What to ask a wedding videographer before booking

  1. How do you record vows and speeches, and what backup audio do you use?
  2. Can we watch a full film, not just a highlight reel?
  3. How do you approach the quieter in-between moments during the day?
  4. What do you need from us before the wedding to make the film feel personal?
  5. How do you handle weddings with multiple locations, traditions, or tight timelines in Singapore?
  6. Will the same person filming also be the one shaping the final edit?

What couples who are happiest with their films do differently

The couples who tend to love their wedding films years later usually do a few things differently.

  • They do not treat audio as a minor detail.
  • They choose someone whose work feels intentional, not templated.
  • They communicate what matters to them before the wedding day.
  • They think beyond coverage and ask how the day will be remembered later.

Conclusion

Most wedding video regrets are avoidable.
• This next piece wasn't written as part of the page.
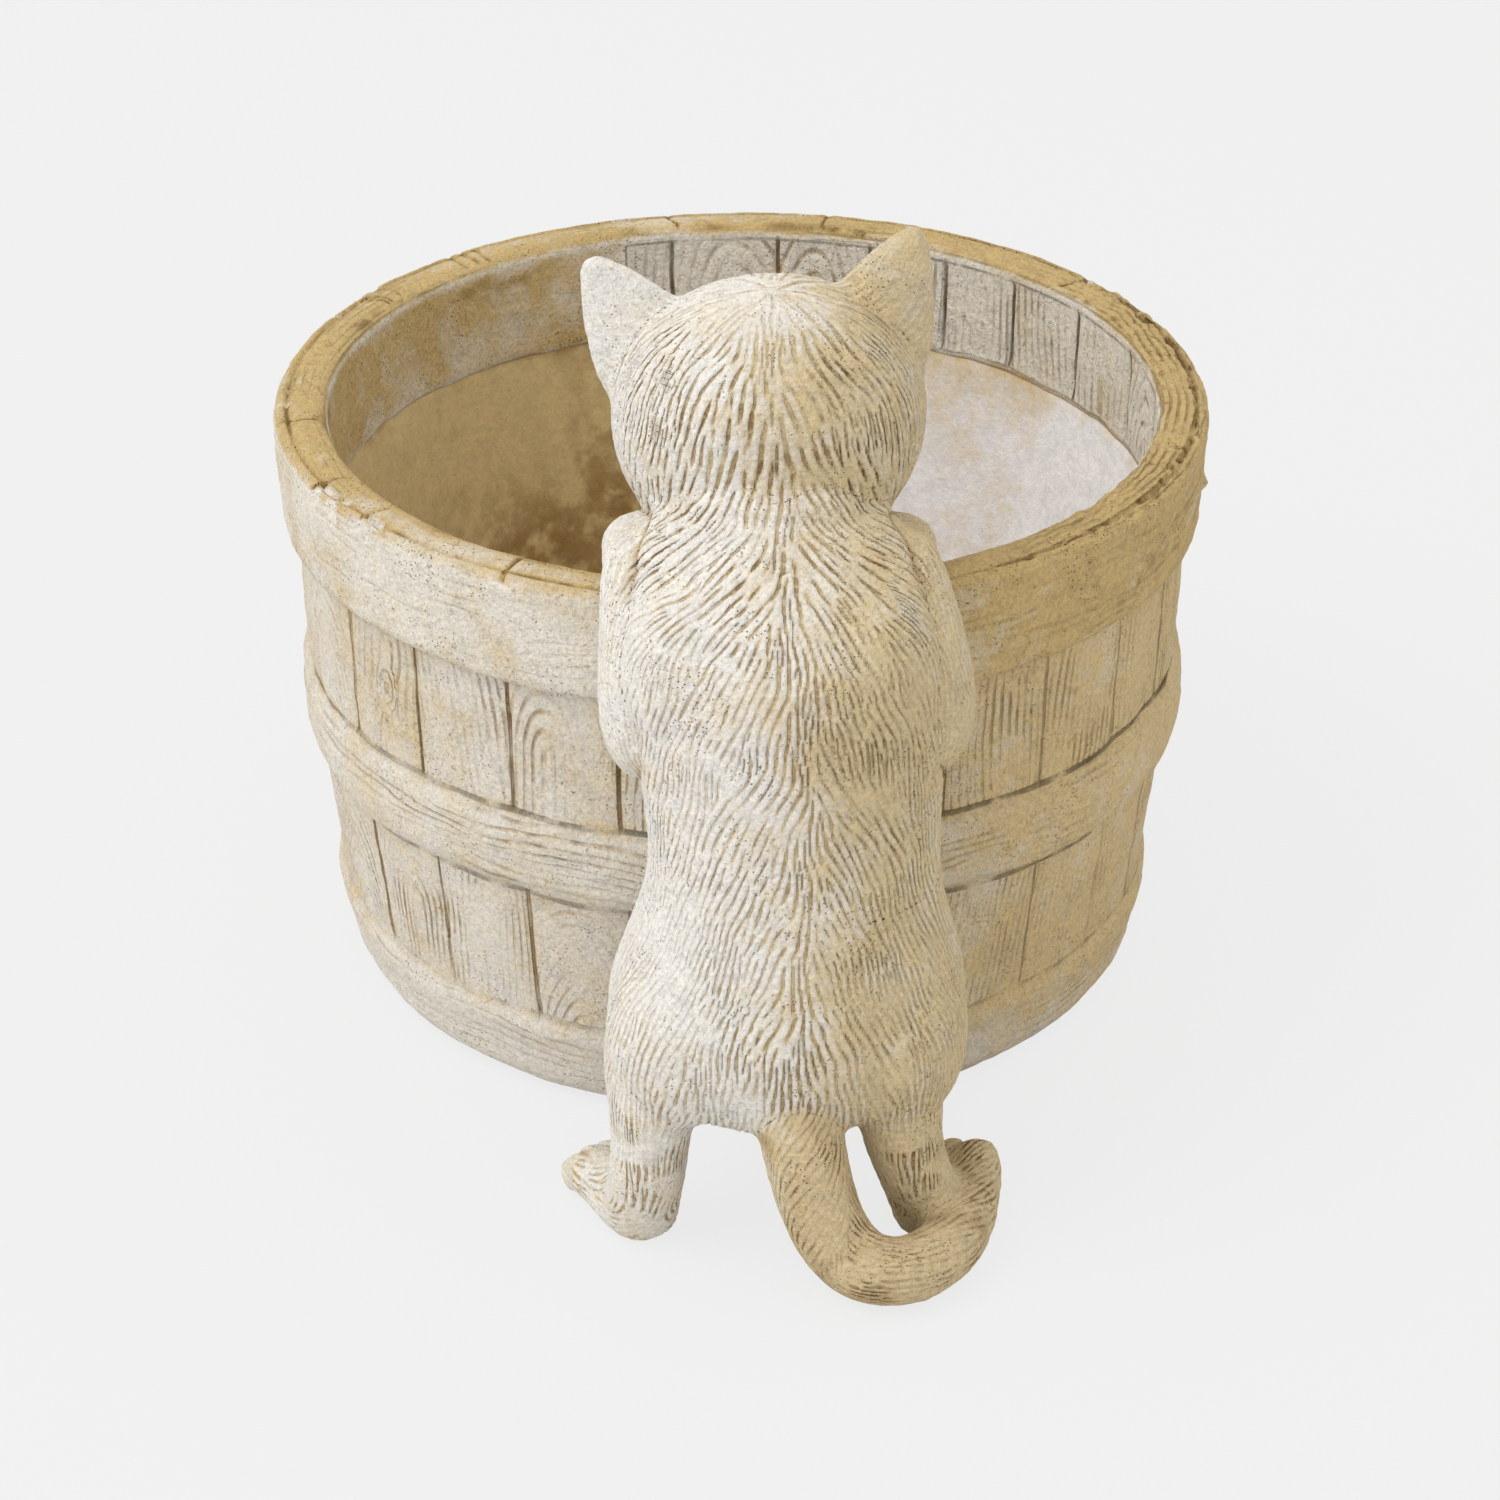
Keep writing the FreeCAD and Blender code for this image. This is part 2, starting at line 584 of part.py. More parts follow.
def tail_rings(radius_name=None, kind="small"):
    """Rings square to the tail's curl, as thick as the tail or as the wire inside it."""
    # Outward run, backward run, lift of the underside, and thickness at each ring
    ring_shares = [
        (0.02, 0.57, 0.820, 1.00),
        (0.05, 0.74, 0.585, 0.96),
        (0.10, 0.81, 0.440, 0.92),
        (0.14, 0.845, 0.300, 0.89),
        (0.18, 0.85, 0.175, 0.86),
        (0.24, 0.87, 0.070, 0.83),
        (0.33, 0.925, 0.010, 0.79),
        (0.46, 0.99, 0.000, 0.76),
        (0.62, 0.96, 0.000, 0.74),
        (0.78, 0.82, 0.000, 0.73),
        (0.90, 0.63, 0.000, 0.71),
        (0.96, 0.44, 0.005, 0.67),
        (1.00, 0.26, 0.035, 0.55),
        (0.99, 0.17, 0.090, 0.36),
        (0.98, 0.14, 0.135, 0.14),
    ]
    middles, radii = [], []
    for out, back, lift, thickness in ring_shares:
        radius = thickness * size("tail_width") / 2
        middles.append(Vector(
            size("kitten_shift") + out * size("tail_sweep"),
            -size("rim_radius") - back * size("tail_reach"),
            lift * size("tail_rise") + radius,
        ))
        radii.append(radius)
    rings = []
    side = Vector(1, 0, 0)
    for index, middle in enumerate(middles):
        before = middles[max(index - 1, 0)]
        after = middles[min(index + 1, len(middles) - 1)]
        along = (after - before).normalize()
        side = (side - along * side.dot(along)).normalize()
        turn = Rotation(side, along.cross(side), along, "ZXY")
        radius = size(radius_name) if radius_name else radii[index]
        rings.append(ring_points(middle, radius, radius, turn, FACETS[kind]))
    return rings


def leg_rod(name, side):
    """A straight steel rod that stands in a hind leg and reaches into the haunch."""
    rod = doc.addObject("Part::Cylinder", name)
    rod.setExpression("Radius", "Sizes.rod_radius")
    rod.setExpression("Height", "Sizes.rod_length")
    rod.setExpression("Placement.Base.x", f"Sizes.kitten_shift + {side} * Sizes.rod_spread")
    rod.setExpression("Placement.Base.y", "-Sizes.rim_radius - Sizes.rod_offset")
    rod.setExpression("Placement.Base.z", "Sizes.rod_cover")
    doc.recompute()
    return rod


def common(name, shapes):
    """What two shapes share."""
    shared = doc.addObject("Part::MultiCommon", name)
    shared.Shapes = shapes
    return shared


SIDES = {"left": -1, "right": 1}

tub = make_tub()
tub_front = feature("tub_front", lathe_front(tub_outline(0)))
bed_front = feature("bed_front", lathe_front(tub_outline(size("bedding"))))

# The ground, as a block that trims soles flat
ground = doc.addObject("Part::Box", "ground")
ground.setExpression("Length", "4 * Sizes.rim_radius")
ground.setExpression("Width", "4 * Sizes.rim_radius")
ground.setExpression("Height", "Sizes.overrun")
ground.setExpression("Placement.Base.x", "-2 * Sizes.rim_radius")
ground.setExpression("Placement.Base.y", "-2 * Sizes.rim_radius")
ground.setExpression("Placement.Base.z", "-Sizes.overrun")

# Steel inside the legs and the tail
rods = {name: leg_rod(f"{name}_leg_rod", side) for name, side in SIDES.items()}
wire = feature("tail_wire", skin(tail_rings("wire_radius", "wire")[:-3]))

# The kitten, from the largest part to the smallest
trunk_form = feature("trunk_form", skin(body_rings()))
# Ring and points out from the spine, at the start and the end of each stroke down the back
back_strokes = [
    (11.2, 0, 9.7, 0),
    (8.7, 0, 6.9, 0),
    (6.0, 0, 4.2, 0),
    (10.4, 1.6, 8.9, 2.6),
    (8.0, 1.6, 6.3, 2.8),
    (5.6, 1.7, 3.9, 3.1),
    (9.2, 3.8, 7.7, 4.8),
    (4.9, 4.2, 3.6, 5.4),
]
back_locks = locks("back_locks", body_rings(), 3 * FACETS["trunk"] // 4, back_strokes)
trunk = cut_by("trunk", trunk_form, [bed_front, rods["left"], rods["right"], wire, back_locks])
# The same for the fan of strokes from the crown down the back of the skull
crown_strokes = [
    (3.3, 0, 1.4, 0),
    (3.2, 1.2, 1.6, 1.9),
    (3.1, 2.6, 1.6, 3.9),
    (3.4, 4.1, 2.2, 5.5),
    (1.1, 2.0, 0.3, 5.4),
]
crown_locks = locks("crown_locks", head_rings(), FACETS["head"] // 4, crown_strokes)
head = cut_by("head", feature("head_form", skin(head_rings())), [trunk_form])
combed_head = cut_by("combed_head", head, [crown_locks])
pieces = {"tub": tub, "kitten_body": trunk, "kitten_head": combed_head, "tail_wire": wire}
arms = []
for name, side in SIDES.items():
    ear_form = feature(f"{name}_ear_form", ear_skin(side, False))
    ear_hollow = feature(f"{name}_ear_hollow", ear_skin(side, True))
    pieces[f"{name}_ear"] = cut_by(f"{name}_ear", ear_form, [ear_hollow, head])
    arm = [feature(f"{name}_arm", arm_skin(side)), feature(f"{name}_paw", paw_skin(side))]
    arms.append(cut_by(f"{name}_arm", fused(f"{name}_arm_form", arm), [trunk_form, head]))
    pieces[f"{name}_foreleg"] = cut_by(f"{name}_foreleg", arms[-1], [bed_front])
    leg = [feature(f"{name}_shin", leg_skin(side)), feature(f"{name}_sole", foot_skin(side))]
    leg_cuts = [ground, trunk_form, rods[name]] if name == "left" else [ground, trunk_form, wire, rods[name]]
    pieces[f"{name}_hind_leg"] = cut_by(f"{name}_hind_leg", fused(f"{name}_leg_form", leg), leg_cuts)
    pieces[f"{name}_leg_rod"] = rods[name]
tail_form = feature("tail_form", skin(tail_rings()))
pieces["tail"] = cut_by("tail", tail_form, [trunk_form, wire, pieces["right_hind_leg"]])

# Mortar fills the gap between the tub and each part that leans on it
pieces["chest_mortar"] = cut_by("chest_mortar", common("chest_bed", [trunk_form, bed_front]), [tub_front])
paw_mortar = [cut_by(f"paw_mortar_{index}", common(f"paw_bed_{index}", [arm, bed_front]), [tub_front])
              for index, arm in enumerate(arms)]
doc.recompute()
pieces["paw_mortar"] = feature("paw_mortar", Part.makeCompound([bed.Shape for bed in paw_mortar]))

for name, piece in pieces.items():
    piece.Label = name
doc.recompute()

for item in doc.Objects:
    if "Invalid" in item.State or "Error" in item.State:
        raise ValueError(f"{item.Label} failed to build")
os.makedirs("parts", exist_ok=True)
for name, piece in pieces.items():
    if piece.Shape.isNull() or not piece.Shape.isValid():
        raise ValueError(f"{name} has no valid shape")
    solids = len(piece.Shape.Solids)
    print(f"{name}: {solids} solid(s), {piece.Shape.Volume:.0f} mm3, {len(piece.Shape.Faces)} faces")
    piece.Shape.exportStep(f"parts/{name}.step")
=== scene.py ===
import math
from itertools import product

import bpy
import numpy as np
from mathutils import Euler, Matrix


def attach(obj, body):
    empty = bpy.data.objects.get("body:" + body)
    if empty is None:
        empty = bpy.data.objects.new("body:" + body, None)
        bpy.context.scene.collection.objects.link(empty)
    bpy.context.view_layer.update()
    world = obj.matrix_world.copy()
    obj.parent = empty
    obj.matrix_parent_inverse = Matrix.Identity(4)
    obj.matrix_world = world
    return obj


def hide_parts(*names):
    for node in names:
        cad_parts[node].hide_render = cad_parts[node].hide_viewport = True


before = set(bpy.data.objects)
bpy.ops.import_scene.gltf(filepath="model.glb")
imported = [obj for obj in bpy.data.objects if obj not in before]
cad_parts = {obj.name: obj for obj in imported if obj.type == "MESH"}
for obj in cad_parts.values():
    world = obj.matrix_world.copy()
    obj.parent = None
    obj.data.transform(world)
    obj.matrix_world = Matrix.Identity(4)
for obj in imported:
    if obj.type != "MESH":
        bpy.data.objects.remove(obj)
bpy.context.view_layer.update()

bpy.ops.object.select_all(action="DESELECT")

# Viewpoint and studio: a long lens looks down on the kitten's back, over a pale floor that runs out of sight.
# A large soft lamp stands to the left, and the pale surroundings fill the shadows.
PAPER = (0.871, 0.871, 0.871, 1)
FLOOR_BELOW = 0.0002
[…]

For some couples, the regret is not having a wedding videographer at all. For others, it is only realising after the wedding what was missed, rushed, or never captured properly.

The real value of wedding videography usually becomes clearer with time. That is exactly why the right decisions matter before the wedding day arrives.

Watch how that feels in real weddings: Watch films · About Aloysius · Read the wedding videography guide · Check availability

FAQ

Is wedding videography worth it in Singapore?

For many couples, yes. Singapore weddings often move through several emotional and logistical chapters in one day, and video preserves the voices, movement, reactions, and atmosphere that photos alone cannot fully capture.

What should I look for in a wedding videographer?

Look beyond visual style. Pay attention to audio quality, storytelling, how full films feel from start to finish, and whether the work still feels personal rather than templated.

Why do some wedding videos feel more emotional than others?

It usually comes down to clear audio, stronger storytelling choices, and whether real reactions and in-between moments were noticed and preserved well.

When should I book a wedding videographer in Singapore?

As early as you reasonably can once your date and venue are confirmed. Good videographers are often booked well in advance, especially for peak wedding dates in Singapore.